4

I use MPICH2. When I launch processes with mpiexec, the failure of one process will crash all other processes. How to avoid this?

dodolong
  • 855
  • 2
  • 9
  • 14
  • Don't avoid it! That is the desired behaviour in 99.9% of the cases. Why would you want otherwise? – Gilles Jul 22 '16 at 06:28
  • We want to implement fault-recovery: one process crash we just restart this one. – dodolong Jul 22 '16 at 06:49
  • 5
    Well, you can't since MPI doesn't support it. Fault tolerance has been a topic of research in the MPI community for decades, and was expected to land in MPI 3.0, which it didn't. Maybe for MPI 4.0... – Gilles Jul 22 '16 at 06:52
  • You question is a little generic, there's an overview of recent efforts here: http://stackoverflow.com/a/23919726/491687 – Wesley Bland Jul 22 '16 at 18:53

1 Answers1

4

In MPICH, there is a flag called -disable-auto-cleanup which will prevent the process manager from automatically cleaning up all processes when a single process fails.

However, MPI itself does not have much support for fault tolerance and this is something that the Fault Tolerance Working Group is working on adding in a future version of the MPI Standard.

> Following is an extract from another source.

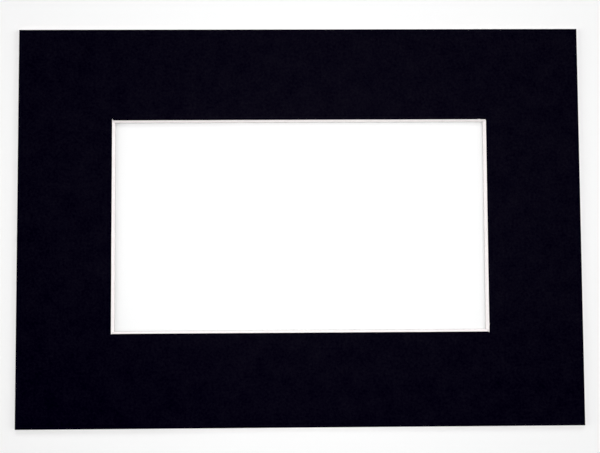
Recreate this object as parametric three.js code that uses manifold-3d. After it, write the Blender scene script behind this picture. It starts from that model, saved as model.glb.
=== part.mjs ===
// Picture mount: a sheet of black-faced mount board with a bevel-cut landscape window, lying flat with its face up.
//
// Millimetres. +X runs along the long side, +Y towards the top edge and +Z out of the face. The origin is in the
// middle of the back, which lies on z = 0.

import * as THREE from "three";
import { mergeVertices } from "three/addons/utils/BufferGeometryUtils.js";
import Module from "manifold-3d";

// Sheet
const sheetLength = 297;
const sheetHeight = 210;
const boardThickness = 1.5;
const facePaperThickness = 0.15;

// Window, measured on the face
const windowLength = 198.5;
const windowHeight = 112.5;
const windowRise = 0.3; // how far the window's middle stands above the sheet's middle

// Bevel: the angle between the blade and the face, in degrees
const sideBevelAngle = 39; // left and right strokes
const levelBevelAngle = 47.5; // top and bottom strokes

// Blade marks: each stroke runs on a little past its corners and leaves a slit there
const kerfWidth = 0.2;
const kerfPoint = 0.3; // length over which a slit narrows to its tip
const bladeLean = 35; // degrees that the cutting edge leans back, which makes a slit longest on the back
const neatRunOn = 0.1; // on the face, past most corners
const topLeftRunOn = 0.6; // the left stroke, on the face, past the top left corner
const bottomLeftRunOn = 0.35; // the left stroke, past the bottom left corner
const bottomRightRunOn = 0.45; // the right stroke, past the bottom right corner

// How far a cutting shape stands clear of what it cuts through
const cutClearance = 1;

// Colours
const blackPaper = 0x08070f;
const whiteCore = 0xf4f1ec;

const wasm = await Module();
wasm.setup();

function toSolid(geometry) {
  const bare = geometry.clone();
  bare.deleteAttribute("normal");
  bare.deleteAttribute("uv");
  const merged = mergeVertices(bare);
  const vertProperties = new Float32Array(merged.attributes.position.array);
  const triVerts = new Uint32Array(merged.index.array);
  return new wasm.Manifold(new wasm.Mesh({ numProp: 3, vertProperties, triVerts }));
}

// Faces are left unshared, so that each flat face keeps its own normal
function toGeometry(solid) {
  const { vertProperties, triVerts } = solid.getMesh();
  const shared = new THREE.BufferGeometry();
  shared.setAttribute("position", new THREE.BufferAttribute(vertProperties, 3));
  shared.setIndex(new THREE.BufferAttribute(triVerts, 1));
  const geometry = shared.toNonIndexed();
  geometry.computeVertexNormals();
  return geometry;
}

function extruded(points, depth) {
  const outline = new THREE.Shape(points.map(([x, y]) => new THREE.Vector2(x, y)));
  return new THREE.ExtrudeGeometry(outline, { depth, bevelEnabled: false });
}

// How far a stroke moves towards the window for each millimetre below the face
function inwardSlope(bevelAngle) {
  return 1 / Math.tan(THREE.MathUtils.degToRad(bevelAngle));
}

// The space between two opposite strokes: a long prism along Y that narrows towards the back
function betweenStrokes(openingOnFace, bevelAngle, length) {
  const slope = inwardSlope(bevelAngle);
  const low = -cutClearance;
  const high = boardThickness + cutClearance;
  const halfLow = openingOnFace / 2 - (boardThickness - low) * slope;
  const halfHigh = openingOnFace / 2 + (high - boardThickness) * slope;
  const section = [[-halfLow, low], [halfLow, low], [halfHigh, high], [-halfHigh, high]];
  return extruded(section, length).translate(0, 0, -length / 2).rotateX(Math.PI / 2);
}

// The piece that falls out of the window. Its four strokes meet in a mitre at each corner.
function windowWaste() {
  const betweenSides = betweenStrokes(windowLength, sideBevelAngle, sheetHeight);
  const betweenLevels = betweenStrokes(windowHeight, levelBevelAngle, sheetLength);
  betweenLevels.rotateZ(Math.PI / 2).translate(0, windowRise, 0);
  return toSolid(betweenSides).intersect(toSolid(betweenLevels));
}

// The slit that one stroke leaves past one corner of the window. The two directions are unit vectors along X or Y:
// from the stroke towards the window, and the way that the stroke runs on.
function runOnSlit(corner, towardsWindow, onward, bevelAngle, runOn) {
  const inward = inwardSlope(bevelAngle);
  const lean = Math.tan(THREE.MathUtils.degToRad(bladeLean));
  const widestSlope = Math.max(inwardSlope(sideBevelAngle), inwardSlope(levelBevelAngle));
  const start = -boardThickness * (lean + widestSlope) - cutClearance;
  const shoulder = runOn - kerfPoint;
  const needle = [[kerfWidth / 2, start], [kerfWidth, start], [kerfWidth, shoulder], [0, runOn]];
  const outline = needle.map(([across, along]) => [
    towardsWindow.x * across + onward.x * along,
    towardsWindow.y * across + onward.y * along,
  ]);
  const alongBlade = new THREE.Matrix4().set(
    1, 0, -towardsWindow.x * inward - onward.x * lean, 0,
    0, 1, -towardsWindow.y * inward - onward.y * lean, 0,
    0, 0, 1, 0,
    0, 0, 0, 1,
  );
  return extruded(outline, boardThickness + 2 * cutClearance)
    .translate(0, 0, -boardThickness - cutClearance)
    .applyMatrix4(alongBlade)
    .translate(corner.x, corner.y, boardThickness);
}

// Both slits of one corner. side is -1 at the left and 1 at the right, and level is -1 below and 1 above.
function cornerSlits(side, level, sideRunOn) {
  const corner = new THREE.Vector2(side * windowLength / 2, level * windowHeight / 2 + windowRise);
  const outward = new THREE.Vector2(side, 0);
  const upright = new THREE.Vector2(0, level);
  const sideSlit = runOnSlit(corner, outward.clone().negate(), upright, sideBevelAngle, sideRunOn);
  const levelSlit = runOnSlit(corner, upright.clone().negate(), outward, levelBevelAngle, neatRunOn);
  return toSolid(sideSlit).add(toSolid(levelSlit));
}

// Everything that the blade takes out of the sheet
function bladeWork() {
  return windowWaste()
    .add(cornerSlits(-1, 1, topLeftRunOn))
    .add(cornerSlits(1, 1, neatRunOn))
    .add(cornerSlits(-1, -1, bottomLeftRunOn))
    .add(cornerSlits(1, -1, bottomRightRunOn));
}

// One layer of the sheet, between two heights, with the window cut through it
function layer(low, high) {
  const x = sheetLength / 2;
  const y = sheetHeight / 2;
  const blank = extruded([[-x, -y], [x, -y], [x, y], [-x, y]], high - low).translate(0, 0, low);
  return toSolid(blank).subtract(bladeWork());
}

function piece(name, solid, color, roughness) {
  const material = new THREE.MeshStandardMaterial({ color, roughness, metalness: 0 });
  const mesh = new THREE.Mesh(toGeometry(solid), material);
  mesh.name = name;
  return mesh;
}

const coreThickness = boardThickness - facePaperThickness;

const pictureMount = new THREE.Group();
pictureMount.name = "picture_mount";
pictureMount.add(piece("core_board", layer(0, coreThickness), whiteCore, 0.9));
pictureMount.add(piece("face_paper", layer(coreThickness, boardThickness), blackPaper, 0.85));

export default pictureMount;
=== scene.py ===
import math

import bpy
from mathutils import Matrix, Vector, noise


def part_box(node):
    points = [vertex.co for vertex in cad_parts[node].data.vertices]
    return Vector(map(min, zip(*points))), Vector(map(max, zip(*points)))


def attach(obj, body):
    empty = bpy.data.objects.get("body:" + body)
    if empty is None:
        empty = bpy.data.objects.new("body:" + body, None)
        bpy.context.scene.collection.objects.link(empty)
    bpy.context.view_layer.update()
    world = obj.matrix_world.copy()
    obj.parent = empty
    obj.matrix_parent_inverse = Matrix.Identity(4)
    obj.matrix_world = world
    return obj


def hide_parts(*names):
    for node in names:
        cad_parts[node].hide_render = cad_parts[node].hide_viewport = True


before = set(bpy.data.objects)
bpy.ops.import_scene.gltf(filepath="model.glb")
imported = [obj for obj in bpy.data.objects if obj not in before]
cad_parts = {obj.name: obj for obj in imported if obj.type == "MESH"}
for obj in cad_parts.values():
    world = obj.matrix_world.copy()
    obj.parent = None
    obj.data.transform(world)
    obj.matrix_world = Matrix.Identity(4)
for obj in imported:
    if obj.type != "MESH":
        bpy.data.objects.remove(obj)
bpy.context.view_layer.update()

MM = 0.001
_, paper_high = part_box("face_paper")
_, core_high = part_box("core_board")

# The sheet, in millimetres, from the frame
HALF_LENGTH = paper_high.x / MM
HALF_HEIGHT = paper_high.y / MM
THICKNESS = paper_high.z / MM
CORE_TOP = core_high.z / MM

# The window on the face, in millimetres, and the blade's angle to the face, in degrees, as in the solids
HALF_WINDOW_LENGTH = 99.25
HALF_WINDOW_HEIGHT = 56.25
WINDOW_RISE = 0.3
SIDE_BEVEL_DEG = 39.0
LEVEL_BEVEL_DEG = 47.5

# How far a stroke moves towards the window for each millimetre below the face
SIDE_SLOPE = 1 / math.tan(math.radians(SIDE_BEVEL_DEG))
LEVEL_SLOPE = 1 / math.tan(math.radians(LEVEL_BEVEL_DEG))

# Camera: above the sheet and leaning a little
LENS_MM = 50.0
SENSOR_MM = 36.0
CAMERA_AT_MM = (-5.983, -22.244, 439.753)
CAMERA_TURN_DEG = (2.883, -0.754, -0.323)

# Exposure: the light that the picture shows as full black
BLACK_POINT = 0.0138

SIDES = ("bottom", "right", "top", "left")
OUTWARD = {"bottom": (0, -1), "right": (1, 0), "top": (0, 1), "left": (-1, 0)}


# Objects and meshes

def linked(name, data):
    """A new object in the scene."""
    made = bpy.data.objects.new(name, data)
    bpy.context.scene.collection.objects.link(made)
    return made


def mesh_of(name, points_mm, faces):
    """A mesh from points in millimetres."""
    mesh = bpy.data.meshes.new(name)
    mesh.from_pydata([Vector(p) * MM for p in points_mm], [], faces)
    return mesh


# Both pieces are a closed section swept round the sheet: a stack of rectangles with the same stations on each

def rectangle(half_x, half_y, mid_y):
    """Corners in the order in which the four sides start."""
    return [
        (-half_x, mid_y - half_y),
        (half_x, mid_y - half_y),
        (half_x, mid_y + half_y),
        (-half_x, mid_y + half_y),
    ]


def side_lengths():
    level = 2 * HALF_WINDOW_LENGTH
    upright = 2 * HALF_WINDOW_HEIGHT
    return {"bottom": level, "right": upright, "top": level, "left": upright}


FIRST_STATION = 0.02  # from the corner, so that neighbouring sides share no point

# Where a slit lies, as distances from the corner: its near side, its shoulder and its far side
SLIT_NEAR = 0.07
SLIT_SHOULDER = 0.13
SLIT_FAR = 0.2
SLIT_WALL = 0.01  # a slit's wall takes up this much of the side

# The first station past the slit, and the steps from one station to the next after it
PAST_SLIT = 0.26
FINEST_STEP = 0.06
COARSEST_STEP = 0.6
STEP_GROWTH = 1.12


def stations(length):
    """Distances from a side's first corner: close together near both corners, where the blade marks are."""
    at_slit = [SLIT_NEAR - SLIT_WALL, SLIT_NEAR, SLIT_SHOULDER, SLIT_FAR, SLIT_FAR + SLIT_WALL]
    half = [FIRST_STATION, *at_slit, PAST_SLIT]
    step = FINEST_STEP
    while half[-1] + step < length / 2:
        half.append(half[-1] + step)
        step = min(step * STEP_GROWTH, COARSEST_STEP)
    return half + [length / 2] + [length - d for d in reversed(half)]


STATIONS = [(side, d) for side in SIDES for d in stations(side_lengths()[side])]


def window_rectangle(z):
    """The window's outline at a height: the four strokes move inwards below the face."""
    below = THICKNESS - z
    half_x = HALF_WINDOW_LENGTH - below * SIDE_SLOPE
    half_y = HALF_WINDOW_HEIGHT - below * LEVEL_SLOPE
    return rectangle(half_x, half_y, WINDOW_RISE)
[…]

For now, the best you can do is change the default MPI Error Handler away from MPI_ERRORS_ARE_FATAL, which causes all processes to abort, to something else like MPI_ERRORS_RETURN which would return the error code to the application and allow it to do something else. However, you're not likely to be able to communicate anymore after a failure has occurred, especially if you are trying to use collective communication.

Wesley Bland
  • 8,816
  • 3
  • 44
  • 59